Sunday, December 29, 2024

 The preceding articles on security and vulnerability management mentioned that organizations treat the defense-in-depth approach as the preferred path to stronger security. They also engage in feedback from security researchers via programs like AI Red Teaming and Bug Bounty program to make a positive impact to their customers. As they evaluate the ROI for their efforts, Bug Bounty and penetration testing have proved of exceptional value. Bug Bounty is a relatively small investment for an organization that can measure the ROI in terms of 1. The absence of incidents or breaches, 2. Risk assessment, 3. Financial savings estimated from avoiding risk or avoiding breaches and 4. Agility and speed of security teams responsiveness, 5. Discount on cyber insurance, and 6. Estimated savings of reputational or customer-related impacts as a result of a security program. Penetration testing, on the other hand, tends to identify systemic or architectural vulnerabilities such as cryptographic weakness or secure design issues which are essential for long-term security but may not be immediately apparent to attackers. It is a bit ironic that organizations discover critical bugs using pentests during the deployment phase. Pentest-as-a-service aka PTaaS is gaining grounds as organizations shift to community-driven. SaaS based models that are more flexible, grant access to a more diverse pool of vetted security researchers, and wider coverage than traditional methods. It is common to discover a dozen vulnerabilities per engagement. Together with bug bounty programs and pentests, organizations gain comprehensive security coverage and achieve greater ROI than before albeit measuring ROI remains a challenge.

In contrast, there is a new metric in the industry that is called ROM or Return on Mitigation that is fast gaining acceptance. It compares the cost of mitigating risks to the potential financial losses from cyber incidents, providing a clear metric to measure how security efforts protect businesses from costly breaches. This nuanced view offers both qualitative and quantitative benefits as it articulates factors such as restoring compromised systems, lost revenue due to downtime legal and regulatory penalties, and damage to public trust and reputation.

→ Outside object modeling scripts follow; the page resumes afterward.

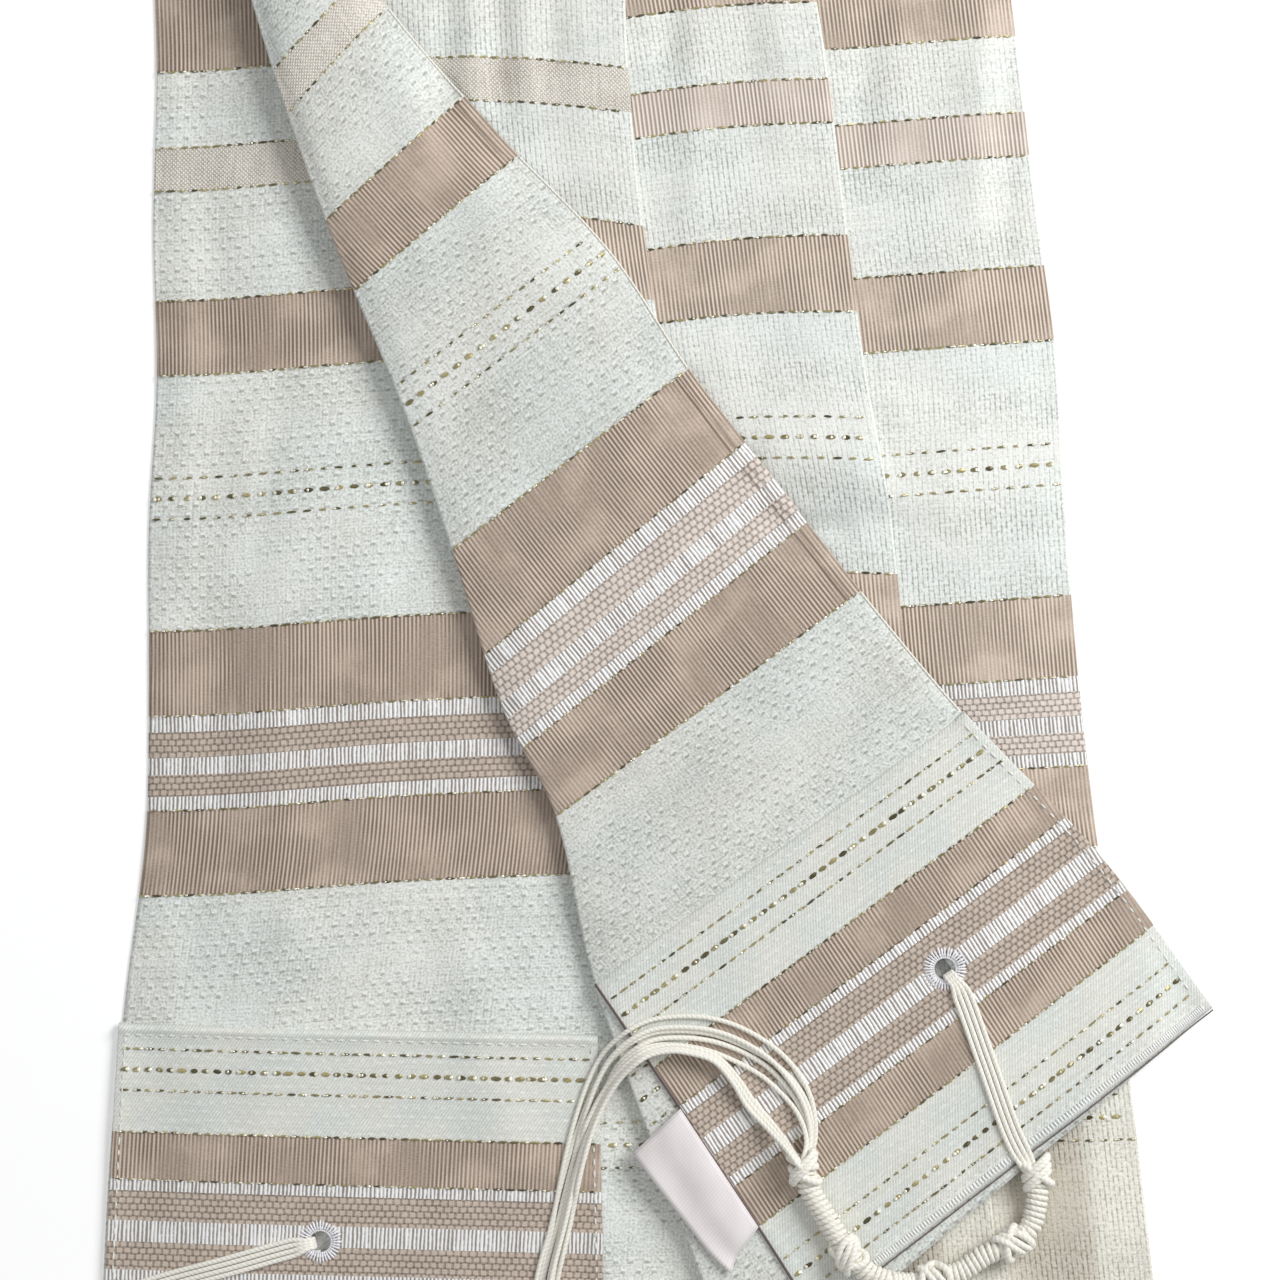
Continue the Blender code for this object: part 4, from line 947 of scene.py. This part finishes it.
def between_edges(left, right, share):
    spot = left.lerp(right, share)
    return spot.x, spot.y, (spot - left).length


def back_patch_spot(share, down):
    return between_edges(edge_at(BACK_PATCH_LEFT, down), edge_at(BACK_PATCH_RIGHT, down), share)


def front_patch_spot(share, down):
    selvage = Vector(strip_spot(1.0, FRONT_PATCH_REACH * (1.0 - down / PATCH_LENGTH))[:2])
    return between_edges(edge_at(FRONT_PATCH_LEFT, down), selvage, share)


back_patch = sewn_patch(
    "corner_patch_back", back_patch_spot, 66, BACK_EYELET, 0.5
)
front_patch = sewn_patch(
    "corner_patch_front", front_patch_spot, 62, FRONT_EYELET, 0.6
)


# The gold threads are flat metallic lurex, woven in singly along the edges of the stripes and in
# threes between them. Only short floats of them show, each at its own slant, with a painted glint:
# a random tone from dark olive to light gold, and some small flecks painted near-white as highlights.
THREAD_LENGTH = 1.0
FLOAT_HEIGHT, FLOAT_SPREAD = 0.2, 1.4
gold = Finish("gold lurex", 0.36, metallic=0.5)
# Painted glint: each float's random tone sets its colour from dark olive to light gold, and the highest tones
# are painted near-white highlights.
gold_glint_tone = gold.across.node("ShaderNodeAttribute", {"attribute_name": "thread_tone"}, output=2)
gold_body = gold_glint_tone.between(0.0, 0.6).blend(srgb(90, 84, 58), srgb(190, 178, 130))
gold.colour(gold_glint_tone.between(0.6, 0.9).blend(gold_body, srgb(255, 252, 232)))
UPWARDS = Vector((0.0, 0.0, 1.0))


def thread_mesh():
    """An empty mesh for short threads, and the layer that keeps each one's brightness."""
    mesh = bmesh.new()
    return mesh, mesh.verts.layers.float.new("thread_tone")


def oval_thread(mesh, layer, centre, direction, normal, sizes, tone, radius=1.0):
    """One short float that lies along a direction: a small many-sided oval, by its half sizes."""
    side = normal.cross(direction).normalized()
    rise = direction.cross(side).normalized()
    turn = Matrix((direction, side, rise)).transposed().to_4x4()
    size = Matrix.Diagonal((*(half * MM for half in sizes), 1.0))
    placed = Matrix.Translation(centre) @ turn @ size
    made = bmesh.ops.create_icosphere(mesh, subdivisions=1, radius=radius, matrix=placed)
    for point in made["verts"]:
        point[layer] = tone


def lengths_along(route):
    return np.concatenate([[0.0], np.cumsum([(b - a).length for a, b in zip(route, route[1:])])])


def spot_on(route, lengths, walked):
    """The point at a distance along a route, and the direction there."""
    i = max(1, min(len(route) - 1, int(np.searchsorted(lengths, walked))))
    t = (walked - lengths[i - 1]) / max(1e-6, lengths[i] - lengths[i - 1])
    return route[i - 1].lerp(route[i], t), (route[i] - route[i - 1]).normalized()


def slanted(ahead, aside, rise):
    """A direction with a small random slant."""
    slant = (random.uniform(-aside, aside), random.uniform(-aside, aside), random.uniform(-rise, rise))
    return (ahead + Vector(slant)).normalized()


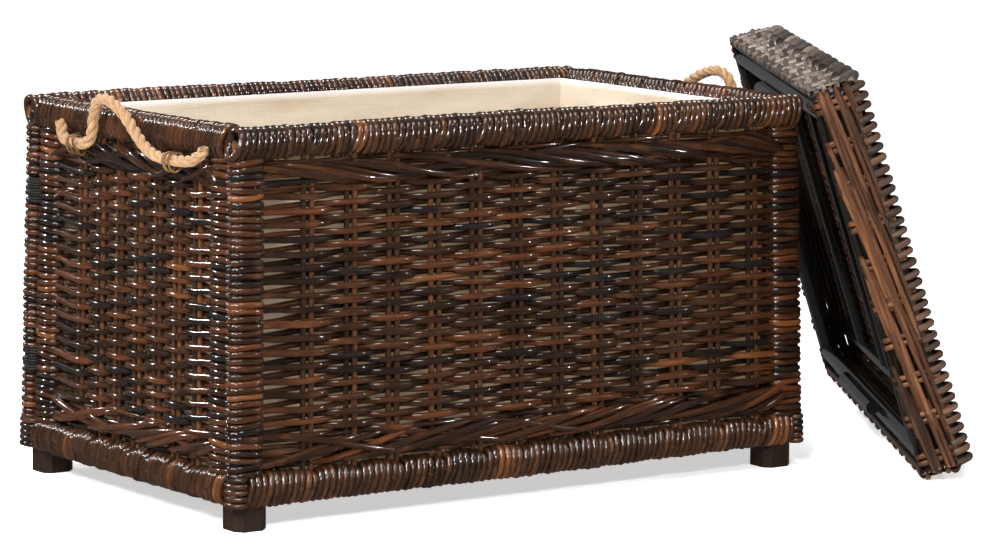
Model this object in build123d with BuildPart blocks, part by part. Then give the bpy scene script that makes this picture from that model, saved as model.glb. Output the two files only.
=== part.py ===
from build123d import *
import os
from math import cos, pi, radians, sin, sqrt, tan

os.makedirs("parts", exist_ok=True)

# A woven rattan storage trunk with a lift-off lid that leans on its front right corner.
# Millimetres, +Z up, floor at z = 0, front of the trunk towards -Y.

# Trunk body
body_length = 850
body_width = 515
body_height = 450
foot_height = 30
# The origin is the middle of the footprint of the trunk and its leaning lid together.
trunk_x = -268
trunk_y = 39

# Rolled rims along the top and bottom of each woven panel
rim_height = 40
rim_depth = 34
rim_rounding = 14
rim_end_rounding = 6

# Woven panels and the wrapped posts at their ends
panel_thickness = 14
post_width = 46
post_thickness = 24
post_rounding = 10
panel_seam = 0.5

# Base
base_thickness = 12
runner_width = 30
runner_thickness = 14
runner_spacing = 240

# Liner
liner_thickness = 2
liner_gap = 1
liner_top_setback = 12

# Feet
foot_size = 44
foot_inset = 26
foot_corner_cut = 9
foot_edge_round = 2

# Cord lashings at the rear corners
lashing_cord = 3.6
lashing_pitch = 3.5
lashing_turns = 9
lashing_span = 24
lashing_heights = (148, 362)

# Rope handles
rope_diameter = 14
rope_standoff = 15
rope_height = 434
rope_joint_gap = 0.3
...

ROM= (Anticipated Breach Cost)/(Mitigation Cost)

While ROI is similar to calculating profit percentage in its inspiration for an overall metric for the outcome, the factors that ROM represents are not covered by ROI alone and it highlights the importance of risk management and the overall benefits of security measures.

As with all reports, a human powered security program is needed internally to evaluate the priority and the severity of the reports’ findings and use the data to better understand and protect against malicious hackers. The program draws attention from the whole of the organization and not just the security team. The unique ability of the skilled security professionals to mitigate complex security vulnerabilities and deliver context-driven value, coupled with ROM, makes a compelling business case.